If the company counts licenses to come up with its projections, then by Microsoft's rules there's a host of PCs that the company can slip into the "Windows 8" column. The desktops, laptops, tablets and ultrabooks equipped with Windows 8 or even Windows RT, are just part of Microsoft's total, said Helm.
"All existing PCs that have Software Assurance coverage on Windows 7 Professional as of the Windows 8 launch ... [are entitled] to run Windows 8," Helm said. "[And] all PCs that ship with rights to Windows 8 under a technology guarantee program, something that Microsoft has done with earlier versions of Windows, they're counted as Windows 8 licenses too."
Microsoft hasn't announced an upgrade deal -- what Helm called a "technology guarantee" -- but will reportedly kick off the program the first week of June, when it starts offering a $15 upgrade to Windows 8 Pro for buyers of Windows 7 PCs.

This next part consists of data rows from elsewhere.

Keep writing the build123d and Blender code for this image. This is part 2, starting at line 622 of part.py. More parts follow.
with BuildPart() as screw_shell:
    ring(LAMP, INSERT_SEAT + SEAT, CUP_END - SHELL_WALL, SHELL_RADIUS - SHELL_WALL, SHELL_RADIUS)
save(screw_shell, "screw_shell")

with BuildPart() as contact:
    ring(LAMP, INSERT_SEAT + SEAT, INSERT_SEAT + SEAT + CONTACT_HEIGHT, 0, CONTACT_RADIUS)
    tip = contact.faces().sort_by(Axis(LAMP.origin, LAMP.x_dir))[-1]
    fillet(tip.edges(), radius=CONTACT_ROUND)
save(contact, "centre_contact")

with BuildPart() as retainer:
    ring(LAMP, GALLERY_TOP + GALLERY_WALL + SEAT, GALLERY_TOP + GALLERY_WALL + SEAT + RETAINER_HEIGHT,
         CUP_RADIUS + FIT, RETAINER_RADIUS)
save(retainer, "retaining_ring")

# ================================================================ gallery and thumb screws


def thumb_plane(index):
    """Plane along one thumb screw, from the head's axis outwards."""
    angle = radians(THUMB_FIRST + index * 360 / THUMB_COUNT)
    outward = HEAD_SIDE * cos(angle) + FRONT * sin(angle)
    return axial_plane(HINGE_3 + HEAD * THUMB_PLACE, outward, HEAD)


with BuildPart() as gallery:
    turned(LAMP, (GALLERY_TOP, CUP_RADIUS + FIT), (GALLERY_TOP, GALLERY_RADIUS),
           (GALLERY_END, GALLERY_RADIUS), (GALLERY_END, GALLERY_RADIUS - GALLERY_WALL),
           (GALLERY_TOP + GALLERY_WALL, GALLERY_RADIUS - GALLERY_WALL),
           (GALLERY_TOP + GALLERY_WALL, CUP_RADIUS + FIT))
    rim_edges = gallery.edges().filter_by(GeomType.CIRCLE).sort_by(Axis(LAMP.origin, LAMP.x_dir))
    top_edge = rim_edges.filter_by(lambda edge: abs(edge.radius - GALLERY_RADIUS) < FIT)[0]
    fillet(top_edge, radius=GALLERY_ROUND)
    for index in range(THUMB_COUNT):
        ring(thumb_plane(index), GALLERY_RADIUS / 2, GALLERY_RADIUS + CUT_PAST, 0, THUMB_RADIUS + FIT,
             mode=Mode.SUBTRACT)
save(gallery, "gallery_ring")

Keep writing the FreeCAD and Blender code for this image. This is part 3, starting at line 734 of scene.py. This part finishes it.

"So if a technology guarantee program starts June 1, over half of the Windows PCs that ship in 2012 will 'have' Windows 8," said Helm, showing how Microsoft can easily inflate the number. "But all that is irrelevant for device makers and app developers."
Like Cherry, Helm was certain that what those partners were interested in was the number of Windows 8 users -- thus customers -- not an amorphous pool of licenses, many of which may not be running Windows 8 now or even in the foreseeable future.
In other words, Microsoft's attempt to put Windows 8 in the best light -- at least to developers -- by touting a huge number of PCs able to run the OS is a smokescreen.
"Initially the market for Windows 8 Metro-style applications will be small, [although] it will grow over time," said Cherry. "But it does not start on Day One as the entire base of Windows users."
How fast that installed base converts to running the new OS will be critical, Cherry continued, but he declined to predict how fast that may occur. "There is little history to predict that adoption," Cherry said.
Microsoft has not yet disclosed a ship date for Windows 8, or the availability of Windows 8- and Windows RT-powered devices, but the most experts expects an October launch, although some have staked out November instead.